▶ **YOUR TASK**
Quote, please, the line with "parts = [female, male, pin, main_leaf, short_leaf, rivet]", the line with "before = set(bpy.data.objects)", and every line between them, exactly and with nothing else.

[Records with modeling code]
◇ ◇ ◇

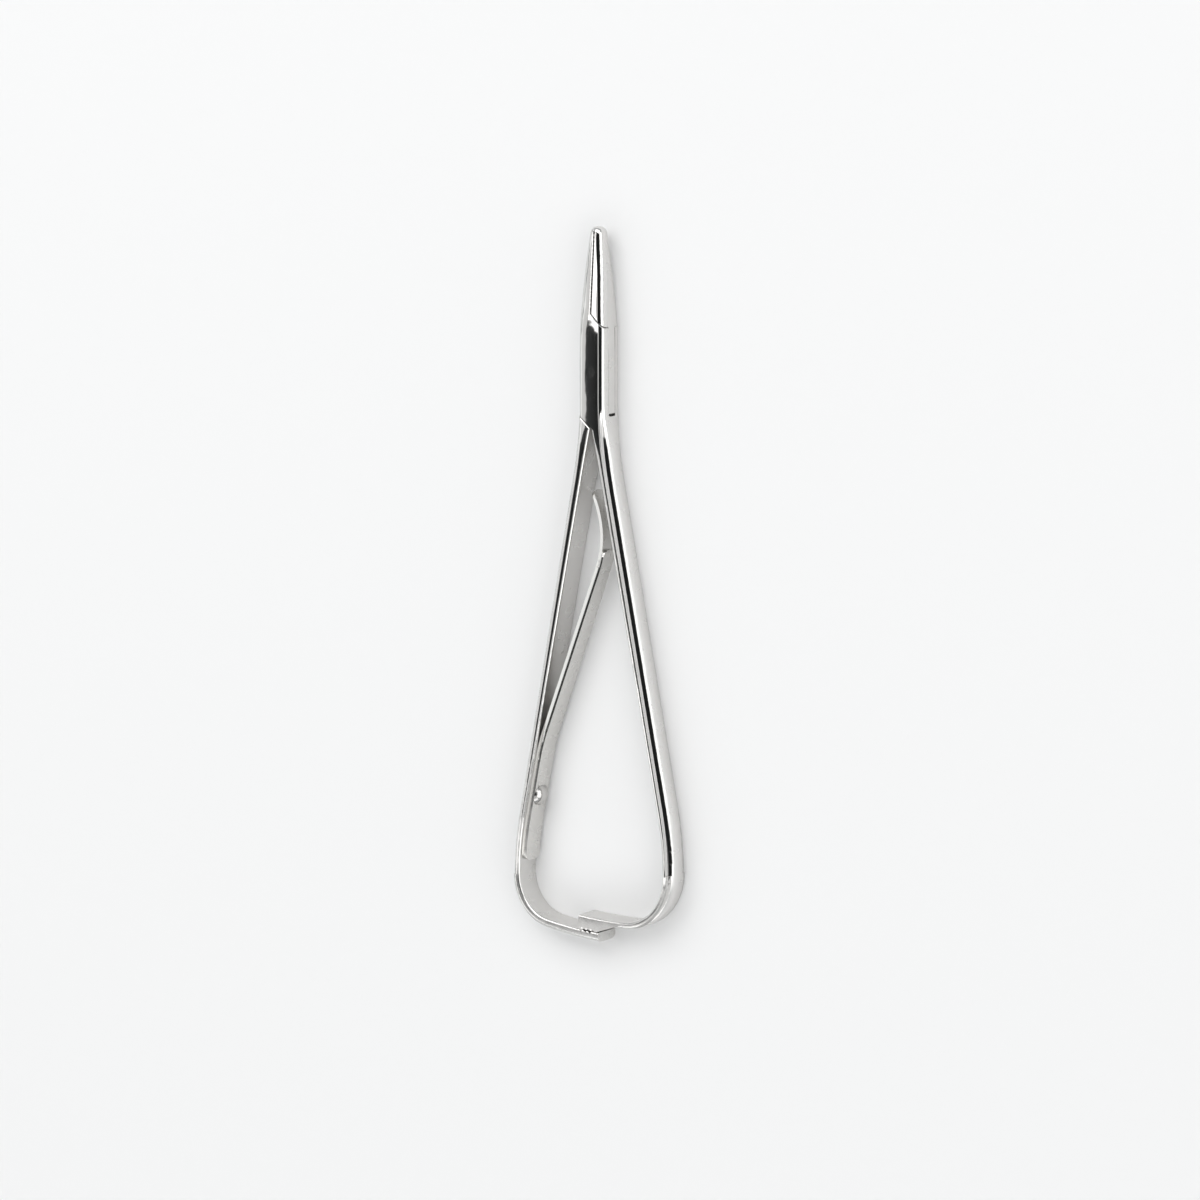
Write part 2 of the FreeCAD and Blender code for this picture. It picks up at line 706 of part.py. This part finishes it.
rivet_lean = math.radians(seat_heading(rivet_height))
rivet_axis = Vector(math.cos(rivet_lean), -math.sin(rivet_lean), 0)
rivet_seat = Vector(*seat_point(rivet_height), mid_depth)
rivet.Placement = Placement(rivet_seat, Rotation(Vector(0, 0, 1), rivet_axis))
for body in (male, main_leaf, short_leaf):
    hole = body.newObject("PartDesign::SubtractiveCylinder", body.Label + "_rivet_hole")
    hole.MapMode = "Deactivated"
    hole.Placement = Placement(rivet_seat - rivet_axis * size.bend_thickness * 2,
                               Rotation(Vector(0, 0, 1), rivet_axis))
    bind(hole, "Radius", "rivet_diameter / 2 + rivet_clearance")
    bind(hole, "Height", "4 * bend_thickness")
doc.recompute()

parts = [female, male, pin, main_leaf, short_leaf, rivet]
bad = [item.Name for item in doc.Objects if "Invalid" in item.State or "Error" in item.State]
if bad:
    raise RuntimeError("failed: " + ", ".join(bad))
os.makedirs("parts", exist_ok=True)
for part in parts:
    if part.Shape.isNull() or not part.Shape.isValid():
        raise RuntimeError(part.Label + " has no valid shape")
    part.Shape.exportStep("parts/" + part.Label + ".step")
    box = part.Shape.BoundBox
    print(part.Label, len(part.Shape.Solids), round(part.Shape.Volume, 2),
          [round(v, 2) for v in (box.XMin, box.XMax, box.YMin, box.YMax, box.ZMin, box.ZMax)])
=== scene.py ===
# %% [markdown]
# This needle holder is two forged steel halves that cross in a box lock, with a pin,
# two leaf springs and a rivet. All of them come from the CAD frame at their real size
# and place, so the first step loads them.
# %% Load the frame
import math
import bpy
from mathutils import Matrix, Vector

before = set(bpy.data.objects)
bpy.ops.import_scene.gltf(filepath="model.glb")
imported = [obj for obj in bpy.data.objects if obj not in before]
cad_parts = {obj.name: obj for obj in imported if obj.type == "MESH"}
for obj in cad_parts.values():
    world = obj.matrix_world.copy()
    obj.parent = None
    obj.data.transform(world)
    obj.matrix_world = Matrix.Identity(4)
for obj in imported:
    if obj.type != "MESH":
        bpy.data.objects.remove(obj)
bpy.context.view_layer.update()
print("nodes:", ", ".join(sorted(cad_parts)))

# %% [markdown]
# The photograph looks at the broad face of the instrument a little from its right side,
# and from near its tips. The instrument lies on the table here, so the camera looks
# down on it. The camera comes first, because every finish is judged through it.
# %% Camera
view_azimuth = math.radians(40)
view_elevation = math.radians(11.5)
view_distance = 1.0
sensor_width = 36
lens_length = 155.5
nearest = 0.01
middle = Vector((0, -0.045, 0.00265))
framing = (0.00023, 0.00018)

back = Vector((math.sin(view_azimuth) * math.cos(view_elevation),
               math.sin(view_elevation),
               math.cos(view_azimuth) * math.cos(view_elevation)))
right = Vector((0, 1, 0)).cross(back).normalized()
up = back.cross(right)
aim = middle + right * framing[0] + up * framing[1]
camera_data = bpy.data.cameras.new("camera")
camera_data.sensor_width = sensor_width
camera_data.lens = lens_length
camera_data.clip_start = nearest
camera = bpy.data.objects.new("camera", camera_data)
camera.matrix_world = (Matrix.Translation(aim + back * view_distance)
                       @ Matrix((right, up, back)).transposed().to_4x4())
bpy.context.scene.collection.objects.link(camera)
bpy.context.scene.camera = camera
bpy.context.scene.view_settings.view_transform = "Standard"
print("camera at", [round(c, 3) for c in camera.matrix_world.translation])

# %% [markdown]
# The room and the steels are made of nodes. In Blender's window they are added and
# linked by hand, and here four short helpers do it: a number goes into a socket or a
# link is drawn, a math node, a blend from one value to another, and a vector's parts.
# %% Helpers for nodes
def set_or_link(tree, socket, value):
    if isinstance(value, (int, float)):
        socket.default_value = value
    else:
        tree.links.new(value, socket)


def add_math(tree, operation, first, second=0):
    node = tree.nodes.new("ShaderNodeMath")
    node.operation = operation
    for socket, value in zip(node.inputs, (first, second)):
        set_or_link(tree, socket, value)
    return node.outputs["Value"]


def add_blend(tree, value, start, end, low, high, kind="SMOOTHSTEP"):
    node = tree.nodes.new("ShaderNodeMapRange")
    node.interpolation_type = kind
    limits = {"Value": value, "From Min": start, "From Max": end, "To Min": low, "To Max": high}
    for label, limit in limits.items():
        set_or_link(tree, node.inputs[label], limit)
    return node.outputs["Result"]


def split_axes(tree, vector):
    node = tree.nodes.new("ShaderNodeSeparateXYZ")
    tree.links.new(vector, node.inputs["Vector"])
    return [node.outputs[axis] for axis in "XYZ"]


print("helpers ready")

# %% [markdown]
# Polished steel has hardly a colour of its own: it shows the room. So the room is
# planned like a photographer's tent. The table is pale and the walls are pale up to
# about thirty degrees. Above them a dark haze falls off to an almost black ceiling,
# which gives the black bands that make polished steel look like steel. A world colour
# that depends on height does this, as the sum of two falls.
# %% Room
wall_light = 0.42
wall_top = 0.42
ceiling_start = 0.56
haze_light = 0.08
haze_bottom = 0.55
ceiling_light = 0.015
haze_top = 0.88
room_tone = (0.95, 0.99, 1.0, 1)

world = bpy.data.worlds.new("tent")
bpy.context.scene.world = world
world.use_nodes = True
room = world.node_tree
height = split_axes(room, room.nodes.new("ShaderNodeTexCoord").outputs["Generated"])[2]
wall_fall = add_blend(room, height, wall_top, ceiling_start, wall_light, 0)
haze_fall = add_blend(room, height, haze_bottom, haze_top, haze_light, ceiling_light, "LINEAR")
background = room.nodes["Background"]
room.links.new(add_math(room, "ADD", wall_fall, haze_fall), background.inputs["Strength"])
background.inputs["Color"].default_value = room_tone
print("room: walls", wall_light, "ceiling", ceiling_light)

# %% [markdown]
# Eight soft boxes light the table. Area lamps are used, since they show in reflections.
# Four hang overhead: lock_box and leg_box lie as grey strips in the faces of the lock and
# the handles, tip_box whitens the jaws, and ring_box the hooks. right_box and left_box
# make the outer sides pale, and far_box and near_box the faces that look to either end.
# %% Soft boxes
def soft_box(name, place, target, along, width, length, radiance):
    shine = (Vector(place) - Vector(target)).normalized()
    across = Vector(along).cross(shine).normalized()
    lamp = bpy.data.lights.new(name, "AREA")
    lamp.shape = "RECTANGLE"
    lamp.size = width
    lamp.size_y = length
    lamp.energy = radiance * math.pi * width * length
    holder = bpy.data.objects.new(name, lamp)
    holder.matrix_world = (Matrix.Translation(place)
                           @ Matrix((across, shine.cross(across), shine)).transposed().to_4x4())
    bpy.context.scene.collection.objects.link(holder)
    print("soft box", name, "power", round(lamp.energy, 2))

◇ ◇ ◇

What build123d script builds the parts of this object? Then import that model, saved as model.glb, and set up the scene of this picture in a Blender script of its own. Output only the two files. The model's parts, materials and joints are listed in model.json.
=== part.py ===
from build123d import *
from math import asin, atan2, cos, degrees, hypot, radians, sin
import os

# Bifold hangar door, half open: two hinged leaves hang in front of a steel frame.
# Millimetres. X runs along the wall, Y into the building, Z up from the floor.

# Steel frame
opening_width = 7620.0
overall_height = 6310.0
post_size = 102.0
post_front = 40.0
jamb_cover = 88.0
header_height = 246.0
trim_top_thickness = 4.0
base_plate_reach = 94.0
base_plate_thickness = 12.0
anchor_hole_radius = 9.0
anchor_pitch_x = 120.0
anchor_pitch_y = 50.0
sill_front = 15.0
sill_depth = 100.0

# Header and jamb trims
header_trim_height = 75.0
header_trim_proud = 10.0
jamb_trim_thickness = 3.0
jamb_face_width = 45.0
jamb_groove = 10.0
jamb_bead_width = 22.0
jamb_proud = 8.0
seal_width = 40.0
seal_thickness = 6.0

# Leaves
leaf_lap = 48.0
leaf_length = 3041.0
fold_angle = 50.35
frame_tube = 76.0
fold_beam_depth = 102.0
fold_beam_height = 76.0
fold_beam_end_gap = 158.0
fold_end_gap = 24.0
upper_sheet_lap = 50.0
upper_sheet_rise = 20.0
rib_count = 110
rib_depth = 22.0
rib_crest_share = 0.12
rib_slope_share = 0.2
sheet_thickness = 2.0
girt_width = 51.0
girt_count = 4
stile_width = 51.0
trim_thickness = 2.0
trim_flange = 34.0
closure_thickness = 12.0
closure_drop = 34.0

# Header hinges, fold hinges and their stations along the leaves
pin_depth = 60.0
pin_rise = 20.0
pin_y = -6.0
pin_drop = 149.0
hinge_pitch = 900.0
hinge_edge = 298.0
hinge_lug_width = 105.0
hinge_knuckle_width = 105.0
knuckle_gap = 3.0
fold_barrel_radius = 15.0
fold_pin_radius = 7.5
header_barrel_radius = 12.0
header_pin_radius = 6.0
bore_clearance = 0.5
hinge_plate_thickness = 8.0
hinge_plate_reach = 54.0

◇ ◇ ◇

▶ **THE RESULT**
parts = [female, male, pin, main_leaf, short_leaf, rivet]
bad = [item.Name for item in doc.Objects if "Invalid" in item.State or "Error" in item.State]
if bad:
    raise RuntimeError("failed: " + ", ".join(bad))
os.makedirs("parts", exist_ok=True)
for part in parts:
    if part.Shape.isNull() or not part.Shape.isValid():
        raise RuntimeError(part.Label + " has no valid shape")
    part.Shape.exportStep("parts/" + part.Label + ".step")
    box = part.Shape.BoundBox
    print(part.Label, len(part.Shape.Solids), round(part.Shape.Volume, 2),
          [round(v, 2) for v in (box.XMin, box.XMax, box.YMin, box.YMax, box.ZMin, box.ZMax)])
=== scene.py ===
# %% [markdown]
# This needle holder is two forged steel halves that cross in a box lock, with a pin,
# two leaf springs and a rivet. All of them come from the CAD frame at their real size
# and place, so the first step loads them.
# %% Load the frame
import math
import bpy
from mathutils import Matrix, Vector

before = set(bpy.data.objects)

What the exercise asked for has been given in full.